Second, despite their shared context, drawing, painting and printmaking each have uniquely defining characteristics. Printmaking’s ability to efficiently and accurately repeat imagery—both across an edition and within an individual work—give it uniquely defining characteristics. If you’re repeating images accurately and efficiently, then you’re almost certainly using a printmaking technique. Nothing else will easily do. And, if repetition is an important element of composition—think jazz—then printmaking is a natural direction in graphic arts.

Third, while drawing, painting and printmaking have traditions, some of these traditional processes are not essential. We have done things in the past only because of technological constraints. Technology is a friend to art, not an enemy. Innovations in printmaking in industrial and commercial contexts have been fast, widespread, startling, and—for me—stimulative. Such innovation made me think: How does a printmaker doing hand-pulled prints respond to this new world? How can advantages of new technology (e.g. speed and precision) augment advantages of the hand-pulled print (e.g. total control over the color space). So, paradoxically, a broad interest in the rapidly changing world of commercial and industrial printing made me even more interested in hand-pulled printmaking.

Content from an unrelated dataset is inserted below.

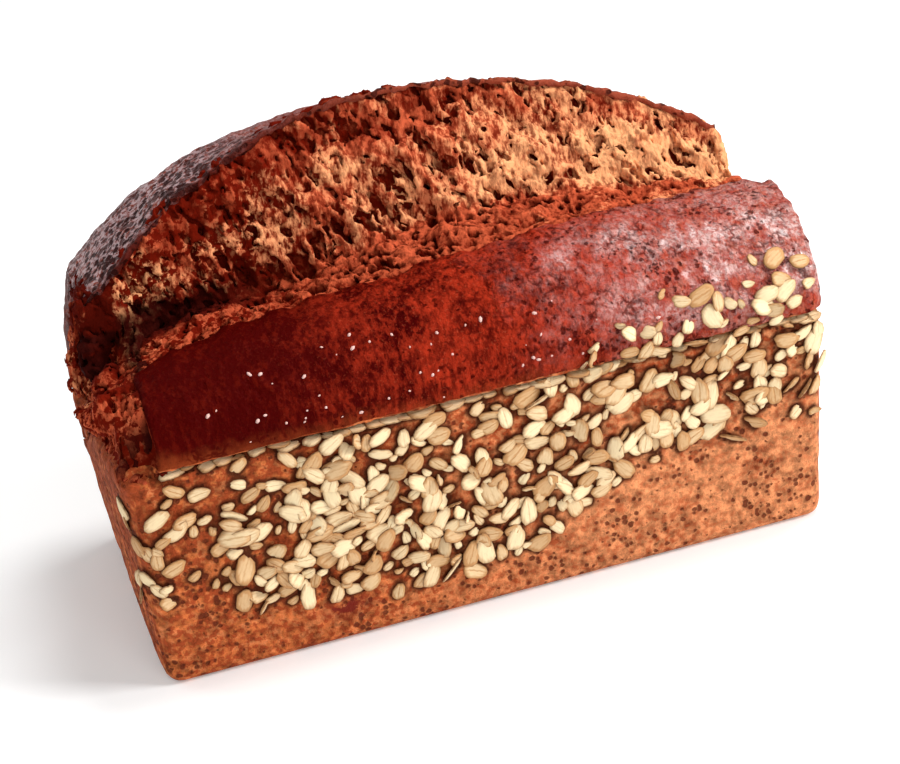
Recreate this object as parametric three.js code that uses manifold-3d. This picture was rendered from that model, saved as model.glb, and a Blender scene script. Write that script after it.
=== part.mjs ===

Q. When did you start using computer-assisted and/or photographic images in developing your work? Were you comfortable with these techniques right away or did you have to define or refine their relationship to your particular aesthetic?

A. In the mid-90s at the Corcoran I took the school’s first course on using the computer in screen printing. I was already screen printing, but I had never used a mouse, a graphics program, a graphic-user-interface, or a Mac. Of course, the computer graphic artists in the class did not know what a squeegee was. Nor did they know that miniskirts and high heels were not the best screen printing apparel. Everyone learned.

At the end of the course, I began to see the potential for using the new technology—but not to simply screen print CMYK halftone separations. Why bother? That could be done commercially. What I realized was that the color space could be customized to the image. No painter would start to paint a lime by selecting ‘process’ yellow and cyan pigments. Why would a printmaker use such a color space? The computer allowed quick, precise, flexible transformations of images into custom color spaces suitable for each image. I could use the thinking of a traditional screen printer—and apply it at lightening speed—with micro precision.

Q. Any advice for printmakers interested in or already using reproductive techniques?

A. I would ask printmakers to answer these questions: What’s unique about your current printmaking process? Is it truly unique? Specifically, can you use current technology to get the same thing faster and more effectively. If so, why bother to pull a print by hand? For me, these questions are not rhetorical. I know why I pull my prints by hand—custom color. I also know why I use current technology in preparing positives—precision, speed. I don’t know how another printmaker would answer these questions, but these questions and my own answers have driven much of my current printmaking.